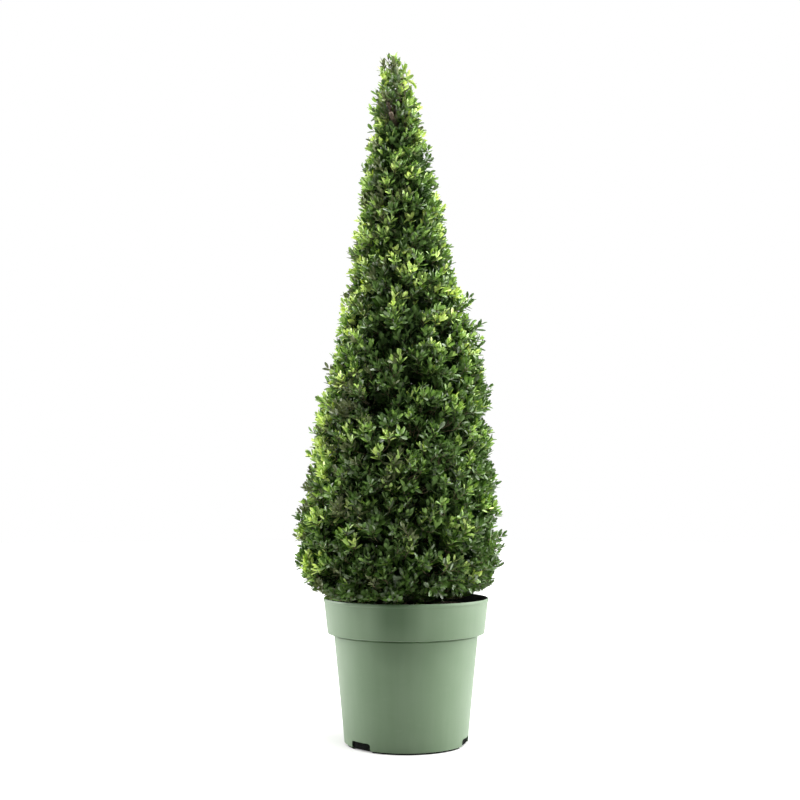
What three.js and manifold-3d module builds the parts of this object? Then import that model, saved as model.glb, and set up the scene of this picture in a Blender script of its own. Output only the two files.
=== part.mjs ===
// A box plant clipped to a tall cone, growing in a round nursery container.
// Millimetres, +Z up, -Y is the front. The origin is the centre of the container's flat underside.
import * as THREE from "three";
import { mergeVertices } from "three/addons/utils/BufferGeometryUtils.js";
import Module from "manifold-3d";

const wasm = await Module();
wasm.setup();

// Driving dimensions: the container
const potHeight = 242;
const rimRadius = 140;
const rimDepth = 59;
const rimTaper = 7;
const rimStep = 11;
const lipHeight = 6;
const lipOut = 1.2;
const footRadius = 104;
const footCorner = 3;
const bandCorner = 1.5;
const wall = 2.4;
const base = 3.2;
const potSides = 48;
const bandFoot = potHeight - rimDepth;
const bandFootRadius = rimRadius - rimTaper;
const bodyTop = bandFootRadius - rimStep;

// Drainage notches, cut through the foot of the wall
const notchCount = 3;
const notchWidth = 44;
const notchHeight = 14.5;
const notchDepth = 22;
const notchCorner = 4;
const firstNotch = THREE.MathUtils.degToRad(224);

// The potting soil and the stem
const soilBelowRim = 12;
const soilMound = 4;
const seatMargin = 4;
const clearance = 0.4;
const stemFoot = 12;
const stemTip = 4;
const stemTop = 1092;
const stemTaper = 0.85;
const stemSides = 9;
const stemRings = 20;
const stemRingSpacing = 1.5;
const flareGrowth = 0.75;
const flareHeight = 20;
const soilLevel = potHeight - soilBelowRim;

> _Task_
Return the material exactly as it stands.

> _Exercise answer_
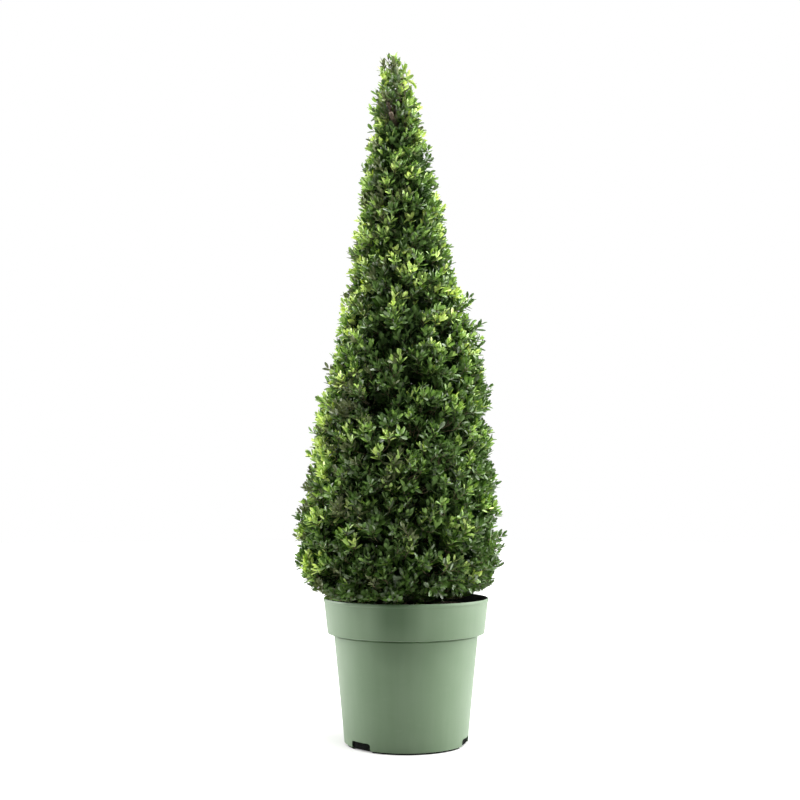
What three.js and manifold-3d module builds the parts of this object? Then import that model, saved as model.glb, and set up the scene of this picture in a Blender script of its own. Output only the two files.
=== part.mjs ===
// A box plant clipped to a tall cone, growing in a round nursery container.
// Millimetres, +Z up, -Y is the front. The origin is the centre of the container's flat underside.
import * as THREE from "three";
import { mergeVertices } from "three/addons/utils/BufferGeometryUtils.js";
import Module from "manifold-3d";

const wasm = await Module();
wasm.setup();

// Driving dimensions: the container
const potHeight = 242;
const rimRadius = 140;
const rimDepth = 59;
const rimTaper = 7;
const rimStep = 11;
const lipHeight = 6;
const lipOut = 1.2;
const footRadius = 104;
const footCorner = 3;
const bandCorner = 1.5;
const wall = 2.4;
const base = 3.2;
const potSides = 48;
const bandFoot = potHeight - rimDepth;
const bandFootRadius = rimRadius - rimTaper;
const bodyTop = bandFootRadius - rimStep;

// Drainage notches, cut through the foot of the wall
const notchCount = 3;
const notchWidth = 44;
const notchHeight = 14.5;
const notchDepth = 22;
const notchCorner = 4;
const firstNotch = THREE.MathUtils.degToRad(224);

// The potting soil and the stem
const soilBelowRim = 12;
const soilMound = 4;
const seatMargin = 4;
const clearance = 0.4;
const stemFoot = 12;
const stemTip = 4;
const stemTop = 1092;
const stemTaper = 0.85;
const stemSides = 9;
const stemRings = 20;
const stemRingSpacing = 1.5;
const flareGrowth = 0.75;
const flareHeight = 20;
const soilLevel = potHeight - soilBelowRim;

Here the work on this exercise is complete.